Even Jon Landau thought that back in 1971;
All of which makes it no less easy to deal with this very bad album from this very talented artist. For myself, I hear two good things on this record: “Eat At Home,” a pleasant, if minor, evocation of the music of Buddy Holly (with some very nice updating), and “Sitting in the Back Seat of My Car,” the album’s production number.
Frank Sinatra’s Reprise Records was launched as a subsidiary of Warner in 1960.
Landau's review reminds me a lot of the mean-spirited reviews in the early 90s. The ones that read more like someone hurt that their favorite band split--or worse, "sold out"-- than they do a critical review of the record.
I similarly sat through the many hours of the 'Get Back' documentary over the Christmas break, and found the insights into both their songwriting processes, and the clearly strained interpersonal relationships, strangely compelling.

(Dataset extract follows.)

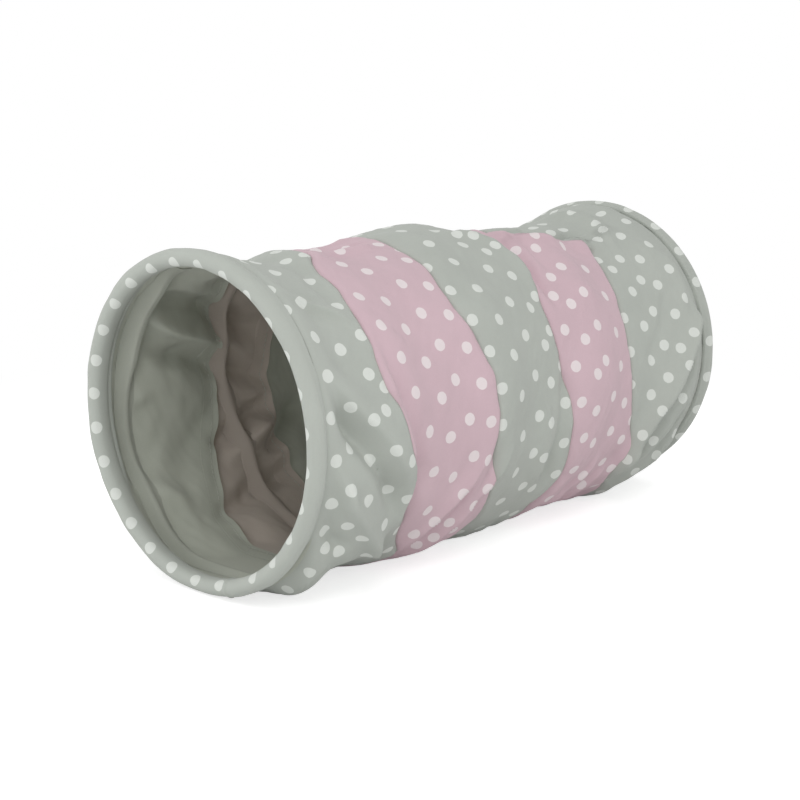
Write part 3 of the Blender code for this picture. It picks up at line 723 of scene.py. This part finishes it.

To me McCartney came over as the one determinedly, and frustratedly, still trying to push things forward, which occasionally strayed over onto control-freak territory, but at least felt more productive than Lennon's seeming passive acceptance that things were probably 'over'.
Anyway, listened to some of Ram off the back of this. There's some good (but not great) stuff, but luckily there was better to come.